Our plan is to further update our 2017 curriculum to include greater focus on corporate ethics, risk management and ESG issues. Over the past few years, global investors have increasingly looked to emerging ESG standards to help drive investment decisions. This new lens of determining investment value is now growing in importance in Asia, where corporate stakeholders and the investment community alike are delving into ESG issues.
The findings of the institute’s annual survey of 2,000 global investment managers confirmed that trend. When asked how they take ESG issues into consideration in their investment analysis and decisions, 57% of survey respondents said they integrate ESG into the whole investment analysis and decision-making process, while 38% stated that they use best-in-class positive alignment, and 36% use ESG analysis for exclusionary screening. All of this reflects a growing awareness in the investment community that this emerging standard may, at the very least, be a barometer for good management and shareholder value.

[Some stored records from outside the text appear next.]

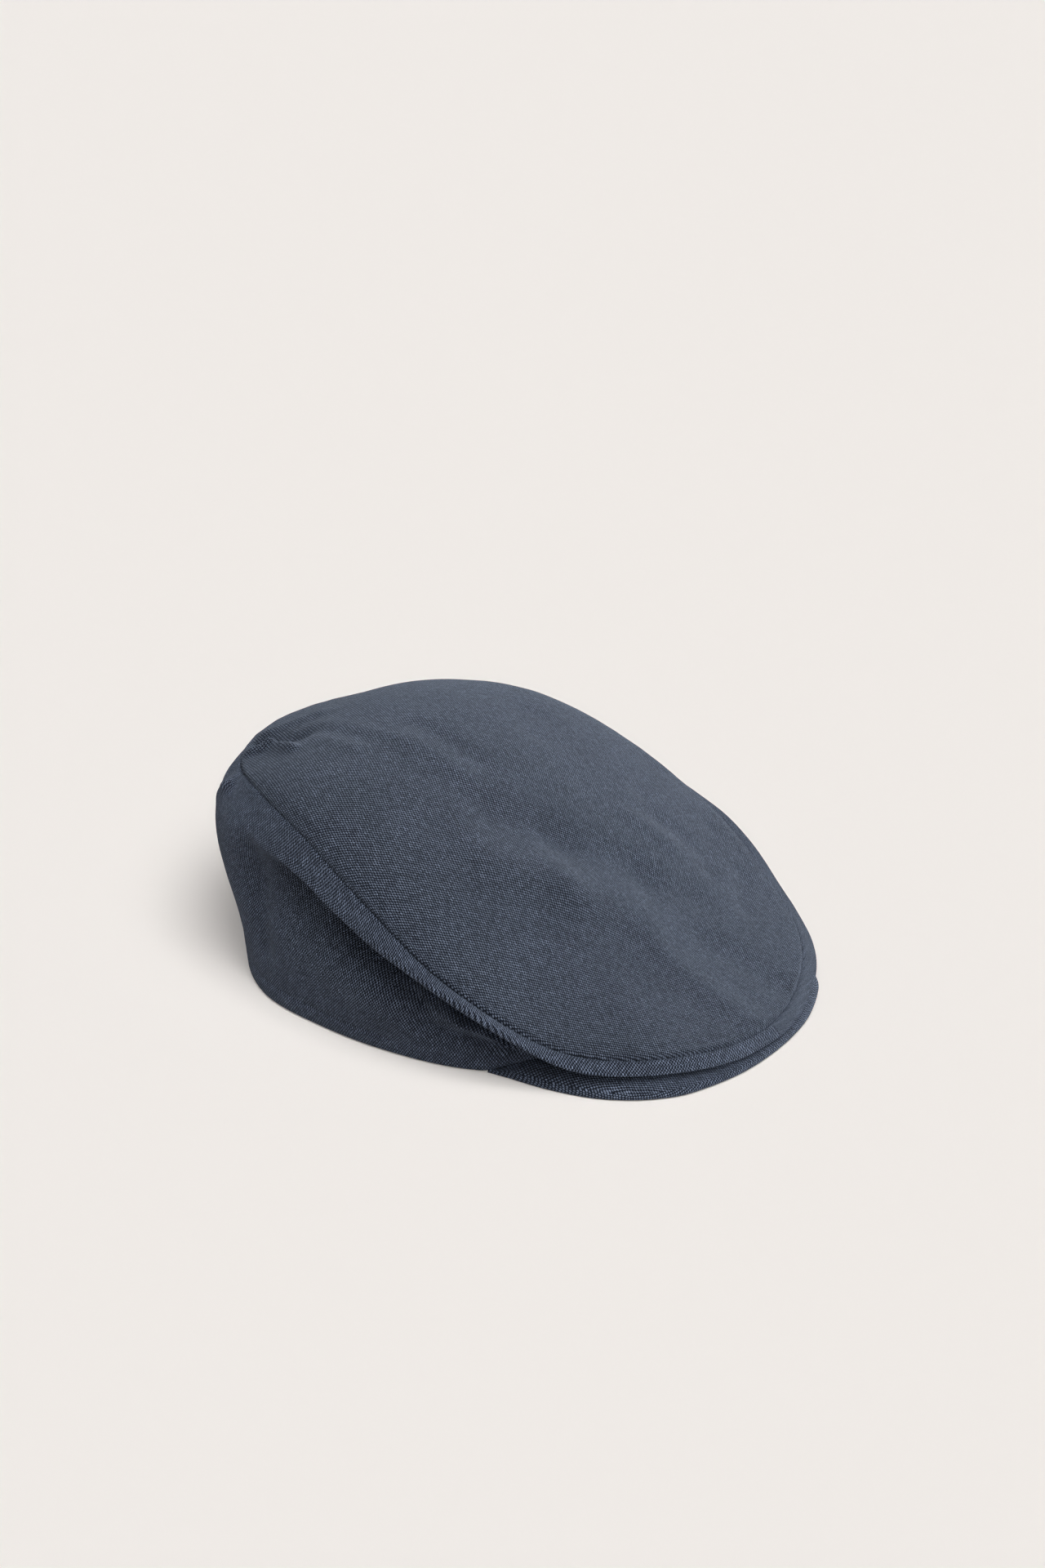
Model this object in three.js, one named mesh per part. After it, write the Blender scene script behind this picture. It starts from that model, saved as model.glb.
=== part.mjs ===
// A flat cap lying on its hem and peak: an egg-shaped top panel, two side panels that meet at the
// centre back and the centre front, and a short stiff peak under the front overhang.
// Millimetres, +Z up, the peak points to -Y. The origin is under the middle of the cap, on the floor.
import * as THREE from "three";

// Cloth and clearances
const CLOTH = 1.6;
const HEM_CLOTH = 2.4;
const HEM_BAND = 9;
const GAP = 0.3;
const SEAM_SET_BACK = 0.22;

// The centre of the head opening lies this far behind the origin
const OPENING_Y = 5.6;

// Section round the crown, one row every 22.5 degrees from the centre back to the centre front.
// Each pair is a radius from the centre of the head opening and a height: the seam of the top panel,
// the roll that stands out below it, the tuck under the roll, the wall, and the radius of the hem.
const SECTION_STEP = 22.5;
const SECTIONS = [
  // seamR seamZ rollR rollZ tuckR tuckZ wallR wallZ hemR
  [106.0, 74.0, 117.0, 60.0, 114.0, 44.0, 107.0, 22.0, 100.0],
  [102.0, 80.0, 111.5, 64.0, 109.5, 46.0, 103.5, 22.0, 97.5],
  [95.0, 84.5, 104.0, 68.0, 100.5, 50.0, 96.0, 22.0, 91.0],
  [92.0, 79.5, 97.0, 67.0, 90.0, 55.0, 89.0, 24.0, 84.0],
  [94.0, 65.5, 97.0, 55.0, 88.0, 46.0, 86.5, 22.0, 81.0],
  [103.0, 42.0, 104.5, 32.5, 93.0, 27.0, 88.0, 13.0, 84.0],
  [114.0, 24.0, 115.5, 15.0, 104.0, 12.5, 93.0, 8.5, 89.0],
  [122.5, 17.0, 124.0, 9.5, 113.0, 8.6, 101.0, 7.0, 96.0],
  [127.0, 16.0, 128.0, 9.0, 117.0, 8.3, 105.0, 6.8, 99.0],
];
const COLUMN = { seamR: 0, seamZ: 1, rollR: 2, rollZ: 3, tuckR: 4, tuckZ: 5, wallR: 6, wallZ: 7, hemR: 8 };

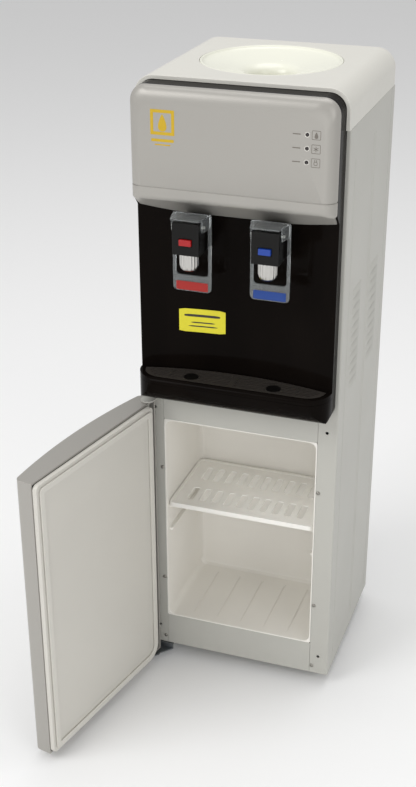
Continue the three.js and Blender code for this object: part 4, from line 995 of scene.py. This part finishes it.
def droplet(x, z, size, power=1.0):
    """Outline of a drop with its point up."""
    points = []
    for step in range(28):
        angle = 2 * math.pi * step / 28
        pinch = ((1 + math.cos(angle)) / 2) ** power
        across = size * 0.5 * math.sin(angle) * (1 - pinch * 0.75)
        points.append((x + across, z + size * (0.62 * math.cos(angle) - 0.04)))
    return points


def symbols():
    marks = []
    for index in range(3):
        z = 916 - 18.7 * index
        marks.append(square_line(114.2, z - 6.2, 12.4, 0.7, 1.2))
        x = 120.4
        if index == 0:
            marks.append(cut(printed(droplet(x, z, 7)), prism(droplet(x, z - 0.5, 4.6), FRONT - 70, FRONT - 60, "y")))
        elif index == 1:
            for turn in (0, 60, 120):
                a, b = 3.8 * math.cos(math.radians(turn + 90)), 3.8 * math.sin(math.radians(turn + 90))
                marks.append(stroke(x - a, z - b, x + a, z + b, 0.8))
        else:
            marks.append(square_line(x - 2.6, z - 3.4, 5.2, 0.8, 1.6))
            marks += [stroke(x + side, z + 1.6, x + side, z + 4.2, 0.9) for side in (-1.3, 1.3)]
        marks.append(printed(rounded(88, z - 0.7, 99, z + 0.7, 0.5, 3)))
    return gathered(*marks)


piece("panel_symbols", symbols(), ink("grey_ink", srgb(118, 112, 104)))
badge = [square_line(-114, 898, 35, 4.4, 0.4), printed(droplet(-96.5, 915.5, 19, 0.8), 0.02),
         printed(rounded(-113, 888.5, -80, 892.5, 0.8, 3)), printed(rounded(-108, 883.5, -85, 885.2, 0.6, 3))]
piece("panel_badge", gathered(*badge), ink("gold_ink", srgb(206, 170, 20)))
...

The institute is part of the larger discourse on green finance. To boost our participation, we are seeking to join China’s GFC as an Invited Global Organisation. Recently, the GFC, NAFMII and CFA Institute jointly organised the Green Finance Roundtable in Beijing inviting 100 senior officials, policy-makers and leading experts from government agencies, regulators and financial institutions, as well as senior CFA members to participate in the forum to discuss China’s national policy and to kick off the next phase of cooperation with the GFC.
The CFA Institute’s membership to the GFC will be a continuation of a cooperation that began in 2015 when the institute participated in the committee’s research project that directly led to relevant national policies and the G20 China Communiqué on green finance. Our contribution to this project further strengthened the thought leadership on green finance and ESG with key employers and regulators in China.